── SOURCE MATERIAL

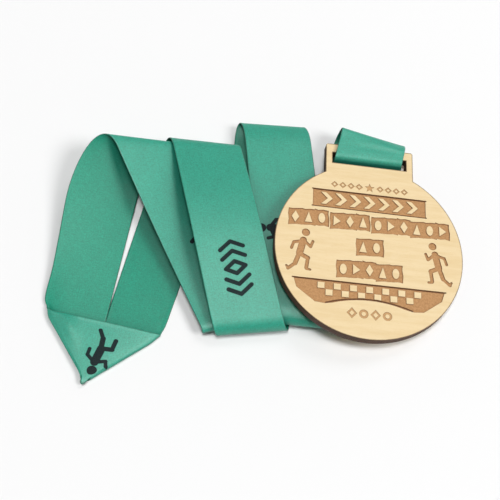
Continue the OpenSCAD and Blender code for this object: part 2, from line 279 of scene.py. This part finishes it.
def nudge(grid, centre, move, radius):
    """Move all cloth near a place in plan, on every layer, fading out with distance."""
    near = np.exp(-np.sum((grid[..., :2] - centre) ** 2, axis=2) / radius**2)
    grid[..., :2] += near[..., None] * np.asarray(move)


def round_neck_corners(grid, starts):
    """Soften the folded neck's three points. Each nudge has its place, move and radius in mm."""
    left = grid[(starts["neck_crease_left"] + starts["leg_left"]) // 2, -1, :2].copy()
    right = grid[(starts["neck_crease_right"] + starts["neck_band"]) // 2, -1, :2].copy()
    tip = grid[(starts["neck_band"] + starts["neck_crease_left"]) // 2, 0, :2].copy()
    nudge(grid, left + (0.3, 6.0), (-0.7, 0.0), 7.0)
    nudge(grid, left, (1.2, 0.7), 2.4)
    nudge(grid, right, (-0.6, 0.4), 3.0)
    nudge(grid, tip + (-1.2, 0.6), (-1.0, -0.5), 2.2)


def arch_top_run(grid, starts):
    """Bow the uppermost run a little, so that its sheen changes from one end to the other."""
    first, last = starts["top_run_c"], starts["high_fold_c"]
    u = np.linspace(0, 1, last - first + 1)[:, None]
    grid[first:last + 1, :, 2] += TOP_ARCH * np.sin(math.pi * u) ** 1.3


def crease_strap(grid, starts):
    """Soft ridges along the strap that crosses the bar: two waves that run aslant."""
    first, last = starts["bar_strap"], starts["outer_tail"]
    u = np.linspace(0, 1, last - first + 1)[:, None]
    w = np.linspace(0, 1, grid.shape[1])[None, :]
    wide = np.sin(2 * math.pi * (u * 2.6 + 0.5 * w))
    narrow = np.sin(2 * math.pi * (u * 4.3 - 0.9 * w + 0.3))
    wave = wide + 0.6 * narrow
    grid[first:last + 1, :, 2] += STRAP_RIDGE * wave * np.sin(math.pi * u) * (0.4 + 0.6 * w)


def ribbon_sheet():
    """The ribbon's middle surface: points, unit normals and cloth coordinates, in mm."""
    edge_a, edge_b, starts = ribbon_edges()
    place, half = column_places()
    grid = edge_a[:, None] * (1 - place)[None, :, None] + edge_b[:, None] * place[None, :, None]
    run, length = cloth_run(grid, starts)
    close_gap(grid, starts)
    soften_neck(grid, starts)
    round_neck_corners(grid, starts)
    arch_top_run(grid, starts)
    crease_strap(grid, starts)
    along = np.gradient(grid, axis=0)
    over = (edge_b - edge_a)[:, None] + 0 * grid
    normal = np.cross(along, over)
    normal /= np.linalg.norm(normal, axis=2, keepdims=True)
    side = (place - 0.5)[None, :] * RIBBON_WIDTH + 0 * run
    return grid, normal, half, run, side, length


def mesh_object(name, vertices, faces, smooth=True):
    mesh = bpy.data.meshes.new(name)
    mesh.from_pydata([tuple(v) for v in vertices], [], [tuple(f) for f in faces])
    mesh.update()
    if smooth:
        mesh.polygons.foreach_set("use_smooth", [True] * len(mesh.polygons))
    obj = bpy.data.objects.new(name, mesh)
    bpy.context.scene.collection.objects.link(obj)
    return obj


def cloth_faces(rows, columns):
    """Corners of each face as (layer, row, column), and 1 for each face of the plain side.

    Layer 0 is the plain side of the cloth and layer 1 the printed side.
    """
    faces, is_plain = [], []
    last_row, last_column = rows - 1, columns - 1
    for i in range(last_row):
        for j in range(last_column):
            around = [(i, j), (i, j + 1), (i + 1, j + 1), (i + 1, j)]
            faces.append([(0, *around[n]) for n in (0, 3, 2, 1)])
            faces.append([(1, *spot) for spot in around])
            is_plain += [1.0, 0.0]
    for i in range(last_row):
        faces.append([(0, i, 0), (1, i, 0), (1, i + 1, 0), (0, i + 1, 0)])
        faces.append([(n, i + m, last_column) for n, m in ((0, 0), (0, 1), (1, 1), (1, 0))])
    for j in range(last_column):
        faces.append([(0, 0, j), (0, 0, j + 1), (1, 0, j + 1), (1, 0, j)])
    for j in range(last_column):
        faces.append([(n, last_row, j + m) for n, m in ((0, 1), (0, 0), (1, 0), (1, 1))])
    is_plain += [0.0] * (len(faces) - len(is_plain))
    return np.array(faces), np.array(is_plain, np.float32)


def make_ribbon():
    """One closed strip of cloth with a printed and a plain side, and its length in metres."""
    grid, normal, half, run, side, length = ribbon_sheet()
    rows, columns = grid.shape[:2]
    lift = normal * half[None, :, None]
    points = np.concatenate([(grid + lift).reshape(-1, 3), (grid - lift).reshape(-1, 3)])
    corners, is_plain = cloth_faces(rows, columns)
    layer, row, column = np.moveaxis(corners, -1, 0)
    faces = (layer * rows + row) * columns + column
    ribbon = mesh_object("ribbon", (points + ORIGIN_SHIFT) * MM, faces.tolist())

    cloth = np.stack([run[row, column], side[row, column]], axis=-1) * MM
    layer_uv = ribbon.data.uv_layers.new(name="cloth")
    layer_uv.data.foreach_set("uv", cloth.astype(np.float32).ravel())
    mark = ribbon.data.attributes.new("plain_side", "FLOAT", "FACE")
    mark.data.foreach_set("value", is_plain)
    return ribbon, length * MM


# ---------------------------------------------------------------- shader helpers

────

*YOUR TASK*:
Tell how many lines contain the word "scene", using only the number.

*FINAL RESULT*:
2